-- Source material start --

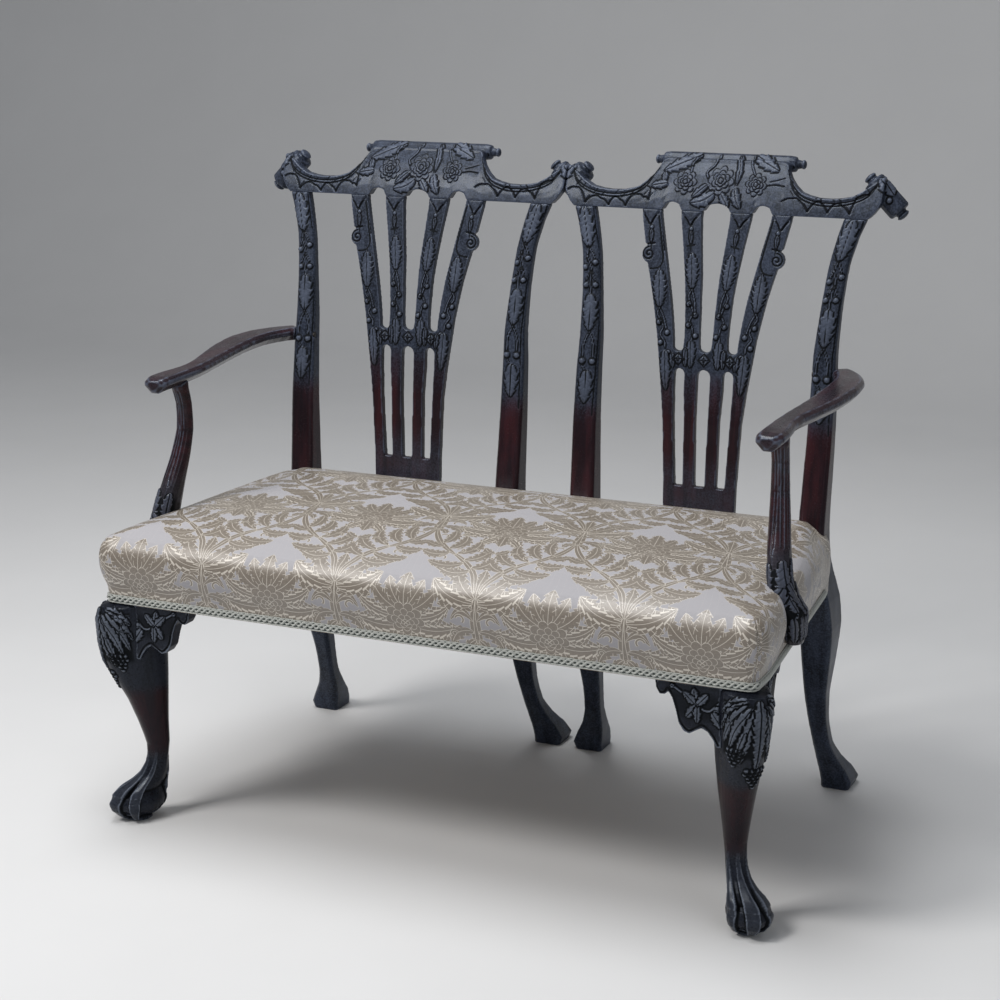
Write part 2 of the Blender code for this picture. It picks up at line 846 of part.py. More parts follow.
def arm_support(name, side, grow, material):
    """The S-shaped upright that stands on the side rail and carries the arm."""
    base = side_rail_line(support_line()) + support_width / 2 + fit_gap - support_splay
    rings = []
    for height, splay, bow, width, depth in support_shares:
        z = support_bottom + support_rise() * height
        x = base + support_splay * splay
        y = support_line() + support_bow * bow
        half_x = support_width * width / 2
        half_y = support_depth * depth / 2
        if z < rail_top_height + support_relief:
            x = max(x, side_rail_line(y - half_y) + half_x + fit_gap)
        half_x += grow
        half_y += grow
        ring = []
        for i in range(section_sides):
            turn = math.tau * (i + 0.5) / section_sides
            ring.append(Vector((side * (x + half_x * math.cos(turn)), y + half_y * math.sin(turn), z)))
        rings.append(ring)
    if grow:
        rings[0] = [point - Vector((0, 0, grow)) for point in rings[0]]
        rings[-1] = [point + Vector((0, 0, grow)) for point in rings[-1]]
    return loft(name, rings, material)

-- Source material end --

▶ _Set task_: All of the data shown above must be copied exactly.

▶ _Answer for the task_:
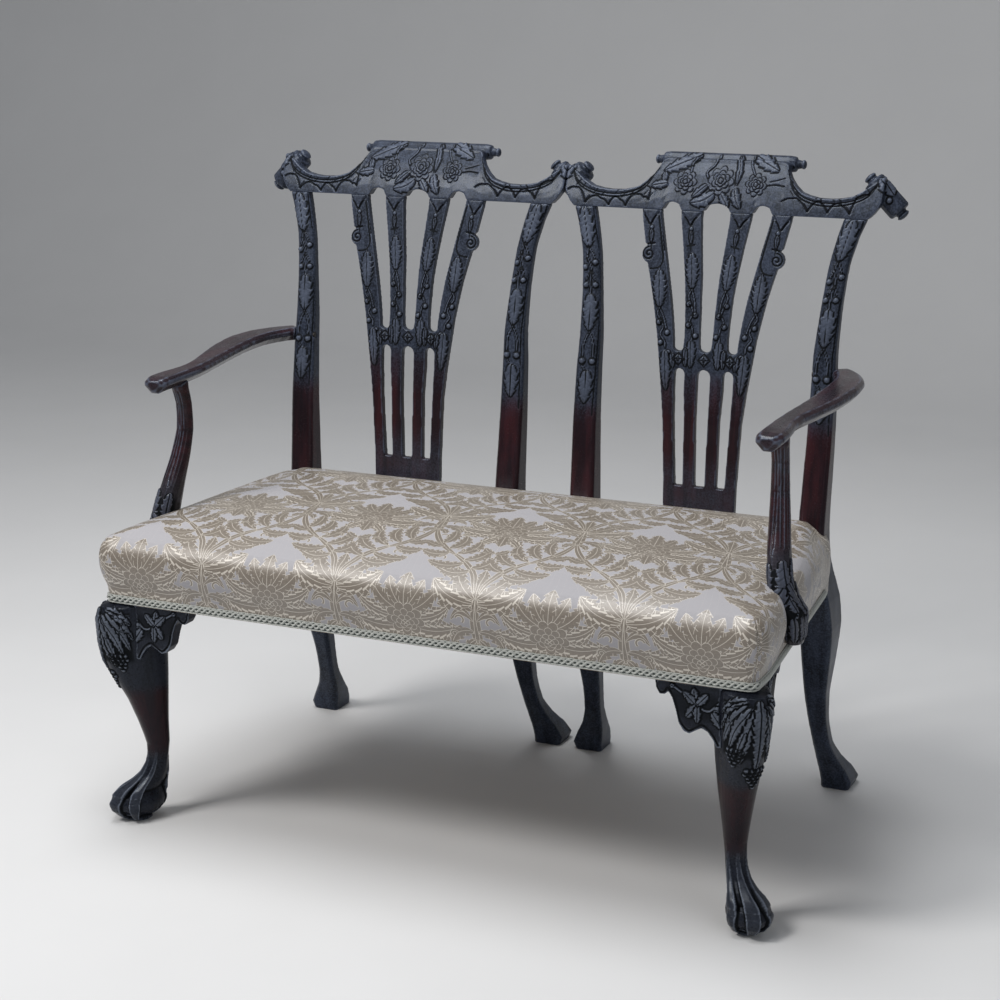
Write part 2 of the Blender code for this picture. It picks up at line 846 of part.py. More parts follow.
def arm_support(name, side, grow, material):
    """The S-shaped upright that stands on the side rail and carries the arm."""
    base = side_rail_line(support_line()) + support_width / 2 + fit_gap - support_splay
    rings = []
    for height, splay, bow, width, depth in support_shares:
        z = support_bottom + support_rise() * height
        x = base + support_splay * splay
        y = support_line() + support_bow * bow
        half_x = support_width * width / 2
        half_y = support_depth * depth / 2
        if z < rail_top_height + support_relief:
            x = max(x, side_rail_line(y - half_y) + half_x + fit_gap)
        half_x += grow
        half_y += grow
        ring = []
        for i in range(section_sides):
            turn = math.tau * (i + 0.5) / section_sides
            ring.append(Vector((side * (x + half_x * math.cos(turn)), y + half_y * math.sin(turn), z)))
        rings.append(ring)
    if grow:
        rings[0] = [point - Vector((0, 0, grow)) for point in rings[0]]
        rings[-1] = [point + Vector((0, 0, grow)) for point in rings[-1]]
    return loft(name, rings, material)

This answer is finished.